A Northwestern Medicine-led study has identified mutations in the gene CEP76 as a new cause of ciliopathies, shedding light on a complex group of disorders that affect multiple body systems, according to a study published in Science Advances.
Ciliopathies, a group of genetic disorders, are caused by defects in the structure or function of cilia, tiny hair-like organelles found on nearly all cells in the body. These cilia act as sensory and signaling hubs, playing critical roles in development, tissue maintenance and physiological processes. When they malfunction, they disrupt cellular signaling and transport, leading to widespread effects across multiple organ systems.
“For hundreds of years, we thought cilia weren’t doing anything important,” said Erica Davis, PhD, professor of Pediatrics and of Cell and Developmental Biology, who was the senior author of the study. “As it turns out, they’re so critical for development and homeostasis because this is how cells talk to each other during early development, during regenerative processes and how they sense their extracellular environment. If the cilia are not working, many things can go wrong.”
In the study, investigators discovered variants in CEP76 in eight unrelated individuals who presented with a range of symptoms, including neurodevelopmental delays, vision problems and other multisystemic issues.
Using patient-derived cells and zebrafish models, Davis and her collaborators observed defective cilium formation, shortened cilia and disrupted architecture at the transition zone — an essential gateway for molecular traffic in and out of the cilium. These defects were linked to impaired protein transport along the cilium.
Next, using proteomics to map CEP76’s interaction network, investigators found known partners CCP110 and CEP97, and new interaction partners ALMS1 (the genetic cause for Alström Syndrome) and LUZP1, a new candidate ciliopathy gene.
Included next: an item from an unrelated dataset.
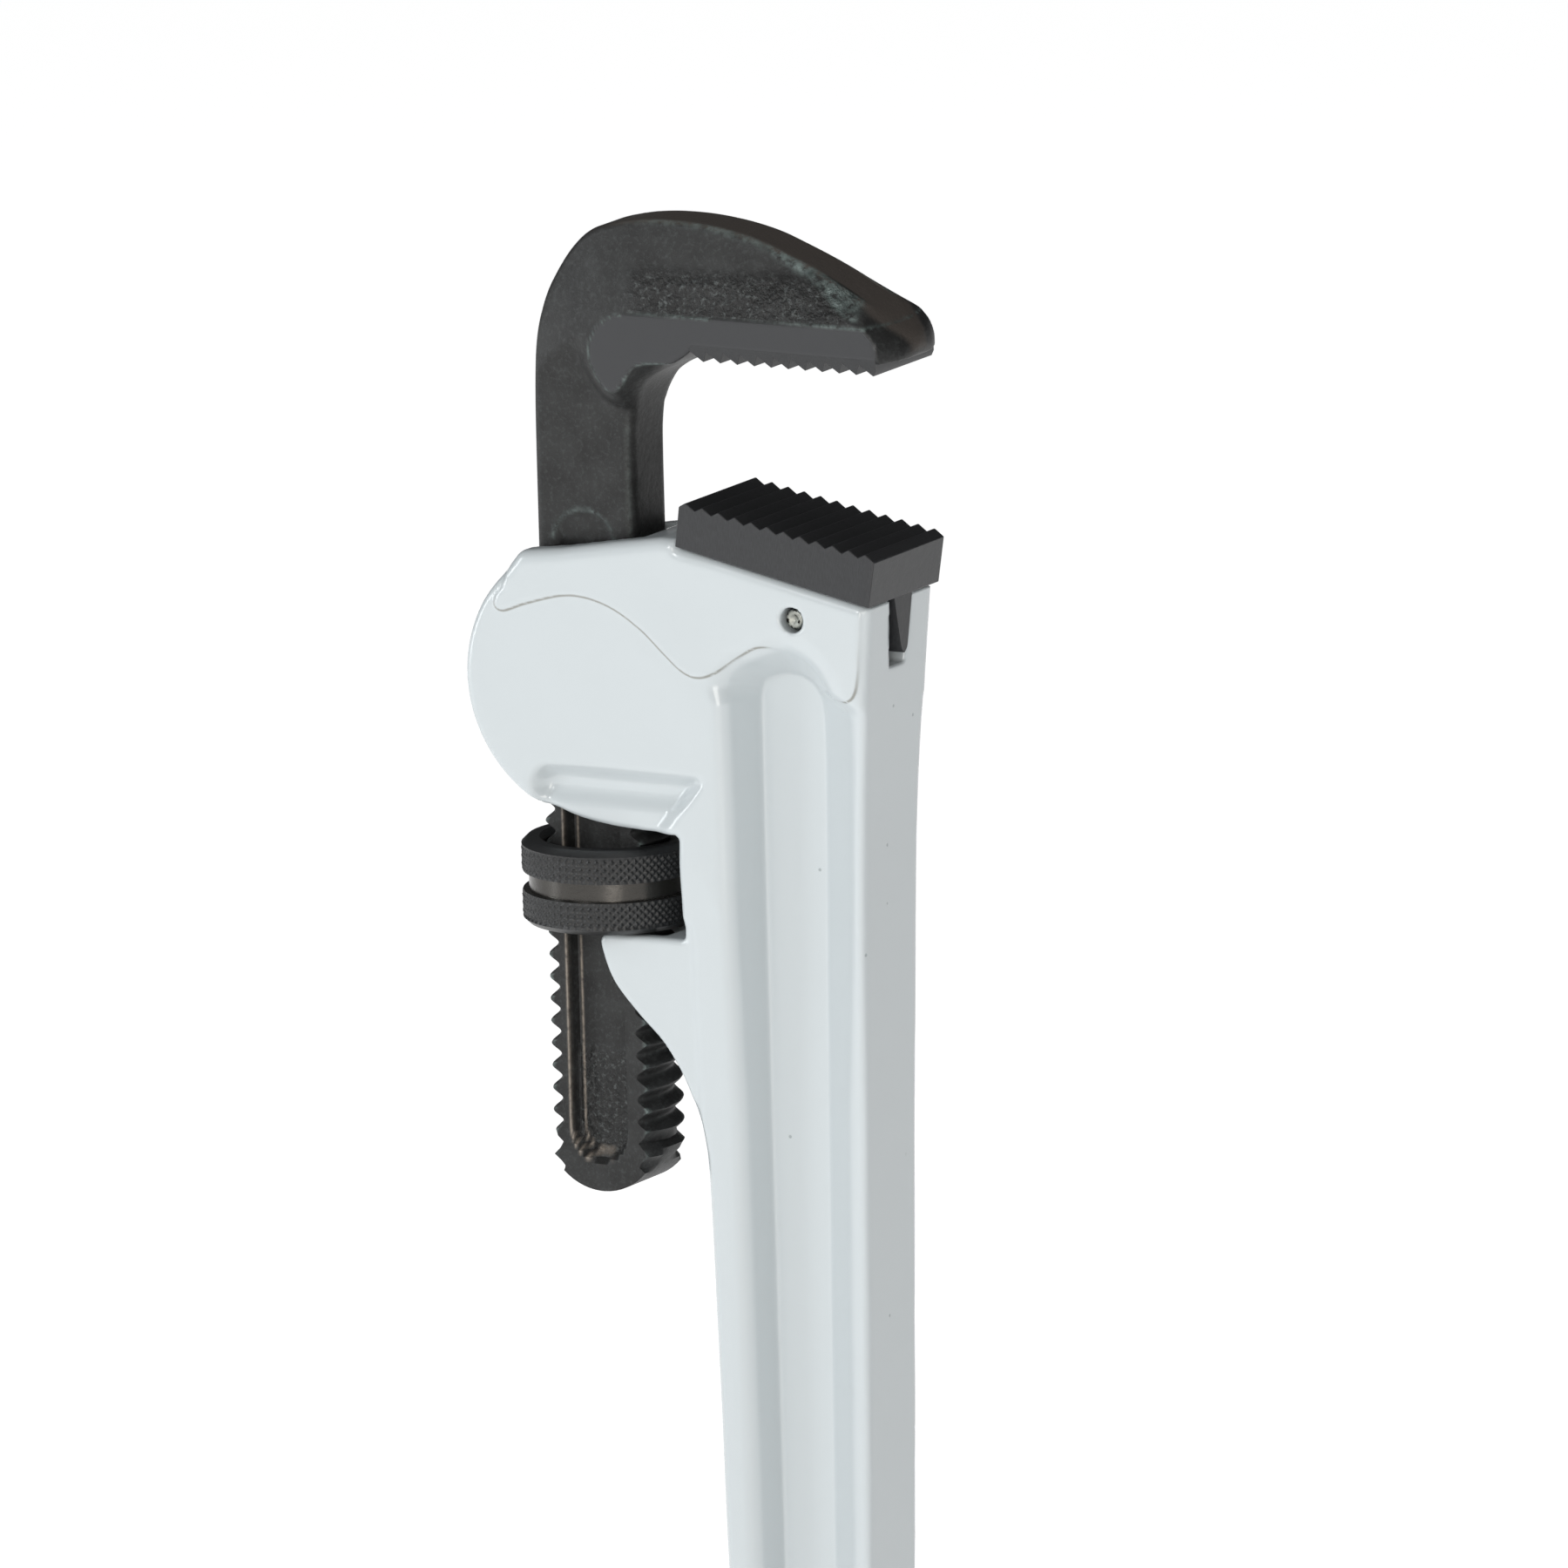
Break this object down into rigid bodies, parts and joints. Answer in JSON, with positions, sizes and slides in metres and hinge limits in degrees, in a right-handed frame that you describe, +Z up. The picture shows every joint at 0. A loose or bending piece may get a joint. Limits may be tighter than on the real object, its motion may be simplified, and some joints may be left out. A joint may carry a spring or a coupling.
{
  "type": "pipe wrench",
  "caption": "Straight pipe wrench with an I-section aluminium handle, a sliding toothed hook jaw, a knurled adjusting nut and a pinned heel jaw.",
  "frame": {"origin": "centre of the hang hole in the handle's end, on the wrench's middle plane", "axes": "+Z runs up the handle to the jaws, +X points out of the open side of the mouth, and Y runs across the wrench along the hang hole's axis"},
  "size_m": [0.086, 0.032, 0.3276],
  "materials": {
    "painted_casting": "aluminium sand casting under a cool light grey gloss enamel",
    "forged_steel": "drop-forged steel, black oxide over a scaly skin",
    "black_steel": "turned and knurled steel, black oxide",
    "ground_steel": "machined and hardened steel, black oxide",
    "pin_steel": "plain drawn steel",
    "spring_steel": "oiled spring steel"
  },
  "bodies": {
    "handle": {"handle": "painted_casting", "heel_jaw": "ground_steel", "heel_jaw_pin": "pin_steel", "leaf_spring_rivet": "pin_steel", "coil_spring": "spring_steel"},
    "jaw_rocker": {"leaf_spring": "spring_steel"},
    "adjusting_nut": {"adjusting_nut": "black_steel"},
    "hook_jaw": {"hook_jaw": "forged_steel"}
  },
  "joints": [
    {"name": "jaw_rock", "type": "hinge", "parent": "handle", "child": "jaw_rocker", "pos_m": [-0.0519, 0, 0.223], "axis": [0, 1, 0], "range_deg": [-1.4, 0], "stiffness_Nm_per_rad": 2, "springref_deg": 5.73},
    {"name": "nut_spin", "type": "hinge", "parent": "jaw_rocker", "child": "adjusting_nut", "pos_m": [-0.038, 0, 0.195], "axis": [0, 0, 1], "range_deg": [-1981, 1981]},
    {"name": "jaw_slide", "type": "slide", "parent": "jaw_rocker", "child": "hook_jaw", "axis": [0, 0, 1], "range_m": [-0.022, 0.022]}
  ],
  "couplings": [
    {"joint": "nut_spin", "follows": "jaw_slide", "rad_per_m": -1570.8}
  ]
}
“CEP76 was not previously associated with any human condition,” said Kamal Khan, PhD, a postdoctoral associate in the Davis laboratory and first author of the study. “We demonstrated in both patient cells and zebrafish that when CEP76 is absent, cilia formation is disrupted, and the transport within the cilia is impaired.”
Improved scientific understanding of the genetic underpinnings of ciliopathies offers hope for families affected by these rare and often debilitating conditions, Davis said.
“By understanding the specific jobs of each protein and identifying others with similar functions, we can better interpret disease mechanisms and predict which individuals might have related genetic causes,” said Davis, who is also the Ann Marie and Francis Klocke, MD Research Scholar at Ann & Robert H. Lurie Children’s Hospital of Chicago. “Then we can begin to think about therapeutic targeting of similar genes and proteins that carry out similar jobs.”
Building on these findings, Davis said she and her laboratory are planning to study why the same genetic variants can manifest differently in each child and identify potential treatment targets.
“Something that’s fascinated me about ciliopathies for two decades is what makes affected people look different from each other? Why do their diseases progress differently? Why might parents look at their two affected kids with the same genetic cause and see that they’re completely different? We can tackle this from a genetic standpoint by looking at other variations in the genome that might be influencing these differences,” Davis said.
The study was supported by the Henry Brent Chair in Innovative Pediatric Ophthalmology Research, The SickKids Ophthalmology Research Fund, Canadian Institutes of Health Research FRN 156154, as well as U.S. National Institutes of Health grants NINDS R35 NS105078, NHGRI U01 HG0011758, R01 DK072301 and R01 HD042601.